Reproduce the listing below verbatim.

RECORDED DATA:
** begin **
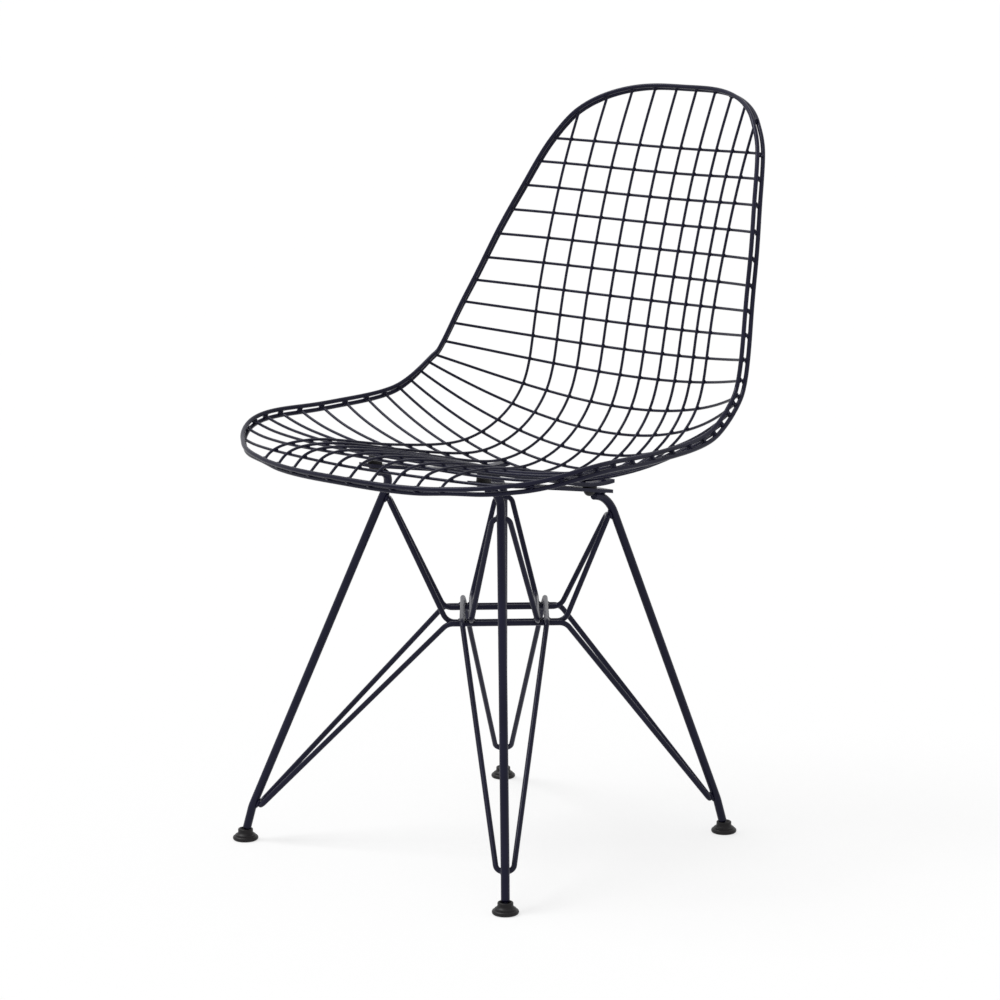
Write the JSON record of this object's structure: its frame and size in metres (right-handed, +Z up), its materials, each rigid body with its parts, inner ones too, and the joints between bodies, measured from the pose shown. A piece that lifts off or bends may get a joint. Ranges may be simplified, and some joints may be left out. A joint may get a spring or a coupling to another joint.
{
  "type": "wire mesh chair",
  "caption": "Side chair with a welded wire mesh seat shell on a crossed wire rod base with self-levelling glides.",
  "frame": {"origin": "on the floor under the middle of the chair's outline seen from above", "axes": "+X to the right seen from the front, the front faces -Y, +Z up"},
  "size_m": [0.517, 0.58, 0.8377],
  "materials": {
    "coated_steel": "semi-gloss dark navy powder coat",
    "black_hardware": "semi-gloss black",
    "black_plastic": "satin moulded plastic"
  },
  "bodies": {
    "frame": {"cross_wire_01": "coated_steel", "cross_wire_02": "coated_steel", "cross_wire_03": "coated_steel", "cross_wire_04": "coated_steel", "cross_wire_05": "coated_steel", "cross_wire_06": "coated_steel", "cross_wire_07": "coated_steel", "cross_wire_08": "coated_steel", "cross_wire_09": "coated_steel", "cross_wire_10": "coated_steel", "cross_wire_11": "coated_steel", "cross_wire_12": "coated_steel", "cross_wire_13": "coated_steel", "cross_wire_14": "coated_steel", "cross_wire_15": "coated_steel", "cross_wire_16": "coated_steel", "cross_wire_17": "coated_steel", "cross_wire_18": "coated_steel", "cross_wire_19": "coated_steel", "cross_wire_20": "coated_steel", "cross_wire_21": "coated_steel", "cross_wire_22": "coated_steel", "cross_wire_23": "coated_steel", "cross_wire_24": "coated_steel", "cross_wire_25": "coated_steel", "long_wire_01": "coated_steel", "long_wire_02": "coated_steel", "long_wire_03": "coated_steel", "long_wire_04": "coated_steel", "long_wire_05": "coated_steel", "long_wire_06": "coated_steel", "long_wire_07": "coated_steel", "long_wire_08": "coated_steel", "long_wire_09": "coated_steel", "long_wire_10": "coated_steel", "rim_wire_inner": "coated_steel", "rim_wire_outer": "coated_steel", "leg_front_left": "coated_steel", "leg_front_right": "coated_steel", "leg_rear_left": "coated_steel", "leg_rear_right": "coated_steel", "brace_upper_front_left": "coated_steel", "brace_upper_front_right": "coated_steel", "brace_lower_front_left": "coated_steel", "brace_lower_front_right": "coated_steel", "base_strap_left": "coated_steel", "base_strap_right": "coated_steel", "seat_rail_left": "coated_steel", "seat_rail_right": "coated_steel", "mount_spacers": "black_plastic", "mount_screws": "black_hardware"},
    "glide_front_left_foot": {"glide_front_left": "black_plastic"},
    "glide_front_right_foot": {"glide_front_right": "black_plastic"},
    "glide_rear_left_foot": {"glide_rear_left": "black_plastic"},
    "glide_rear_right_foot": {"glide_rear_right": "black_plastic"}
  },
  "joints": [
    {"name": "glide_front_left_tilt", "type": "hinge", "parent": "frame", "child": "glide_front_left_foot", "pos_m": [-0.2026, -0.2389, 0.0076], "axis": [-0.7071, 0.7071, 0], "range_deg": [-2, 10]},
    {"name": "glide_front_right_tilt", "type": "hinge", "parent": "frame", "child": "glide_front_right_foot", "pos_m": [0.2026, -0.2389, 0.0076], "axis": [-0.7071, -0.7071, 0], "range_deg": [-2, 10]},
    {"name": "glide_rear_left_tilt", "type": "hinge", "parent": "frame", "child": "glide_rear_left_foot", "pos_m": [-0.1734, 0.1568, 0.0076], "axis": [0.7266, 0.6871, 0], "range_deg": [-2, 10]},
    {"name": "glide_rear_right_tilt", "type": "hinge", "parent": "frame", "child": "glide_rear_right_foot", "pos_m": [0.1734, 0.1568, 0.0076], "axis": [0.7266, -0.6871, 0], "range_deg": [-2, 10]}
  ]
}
** end **
OUTPUT FOR THIS TASK:
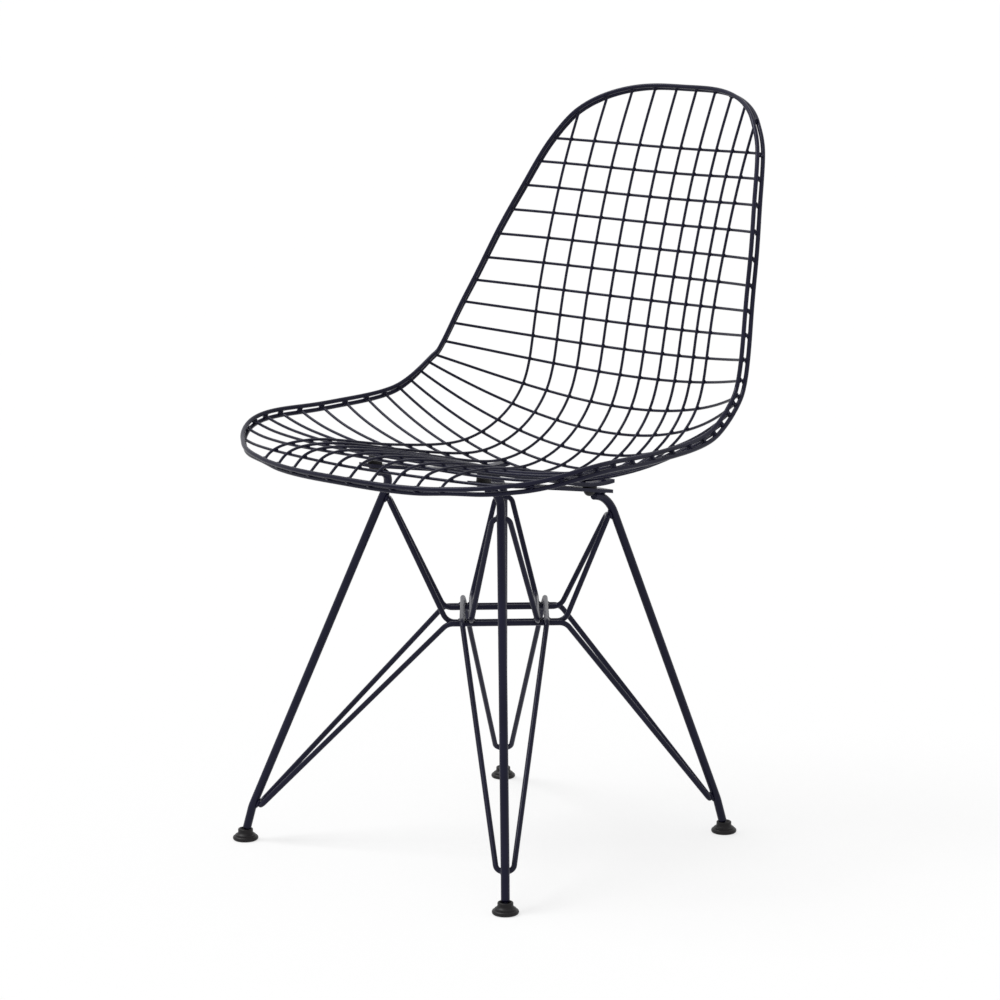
Write the JSON record of this object's structure: its frame and size in metres (right-handed, +Z up), its materials, each rigid body with its parts, inner ones too, and the joints between bodies, measured from the pose shown. A piece that lifts off or bends may get a joint. Ranges may be simplified, and some joints may be left out. A joint may get a spring or a coupling to another joint.
{
  "type": "wire mesh chair",
  "caption": "Side chair with a welded wire mesh seat shell on a crossed wire rod base with self-levelling glides.",
  "frame": {"origin": "on the floor under the middle of the chair's outline seen from above", "axes": "+X to the right seen from the front, the front faces -Y, +Z up"},
  "size_m": [0.517, 0.58, 0.8377],
  "materials": {
    "coated_steel": "semi-gloss dark navy powder coat",
    "black_hardware": "semi-gloss black",
    "black_plastic": "satin moulded plastic"
  },
  "bodies": {
    "frame": {"cross_wire_01": "coated_steel", "cross_wire_02": "coated_steel", "cross_wire_03": "coated_steel", "cross_wire_04": "coated_steel", "cross_wire_05": "coated_steel", "cross_wire_06": "coated_steel", "cross_wire_07": "coated_steel", "cross_wire_08": "coated_steel", "cross_wire_09": "coated_steel", "cross_wire_10": "coated_steel", "cross_wire_11": "coated_steel", "cross_wire_12": "coated_steel", "cross_wire_13": "coated_steel", "cross_wire_14": "coated_steel", "cross_wire_15": "coated_steel", "cross_wire_16": "coated_steel", "cross_wire_17": "coated_steel", "cross_wire_18": "coated_steel", "cross_wire_19": "coated_steel", "cross_wire_20": "coated_steel", "cross_wire_21": "coated_steel", "cross_wire_22": "coated_steel", "cross_wire_23": "coated_steel", "cross_wire_24": "coated_steel", "cross_wire_25": "coated_steel", "long_wire_01": "coated_steel", "long_wire_02": "coated_steel", "long_wire_03": "coated_steel", "long_wire_04": "coated_steel", "long_wire_05": "coated_steel", "long_wire_06": "coated_steel", "long_wire_07": "coated_steel", "long_wire_08": "coated_steel", "long_wire_09": "coated_steel", "long_wire_10": "coated_steel", "rim_wire_inner": "coated_steel", "rim_wire_outer": "coated_steel", "leg_front_left": "coated_steel", "leg_front_right": "coated_steel", "leg_rear_left": "coated_steel", "leg_rear_right": "coated_steel", "brace_upper_front_left": "coated_steel", "brace_upper_front_right": "coated_steel", "brace_lower_front_left": "coated_steel", "brace_lower_front_right": "coated_steel", "base_strap_left": "coated_steel", "base_strap_right": "coated_steel", "seat_rail_left": "coated_steel", "seat_rail_right": "coated_steel", "mount_spacers": "black_plastic", "mount_screws": "black_hardware"},
    "glide_front_left_foot": {"glide_front_left": "black_plastic"},
    "glide_front_right_foot": {"glide_front_right": "black_plastic"},
    "glide_rear_left_foot": {"glide_rear_left": "black_plastic"},
    "glide_rear_right_foot": {"glide_rear_right": "black_plastic"}
  },
  "joints": [
    {"name": "glide_front_left_tilt", "type": "hinge", "parent": "frame", "child": "glide_front_left_foot", "pos_m": [-0.2026, -0.2389, 0.0076], "axis": [-0.7071, 0.7071, 0], "range_deg": [-2, 10]},
    {"name": "glide_front_right_tilt", "type": "hinge", "parent": "frame", "child": "glide_front_right_foot", "pos_m": [0.2026, -0.2389, 0.0076], "axis": [-0.7071, -0.7071, 0], "range_deg": [-2, 10]},
    {"name": "glide_rear_left_tilt", "type": "hinge", "parent": "frame", "child": "glide_rear_left_foot", "pos_m": [-0.1734, 0.1568, 0.0076], "axis": [0.7266, 0.6871, 0], "range_deg": [-2, 10]},
    {"name": "glide_rear_right_tilt", "type": "hinge", "parent": "frame", "child": "glide_rear_right_foot", "pos_m": [0.1734, 0.1568, 0.0076], "axis": [0.7266, -0.6871, 0], "range_deg": [-2, 10]}
  ]
}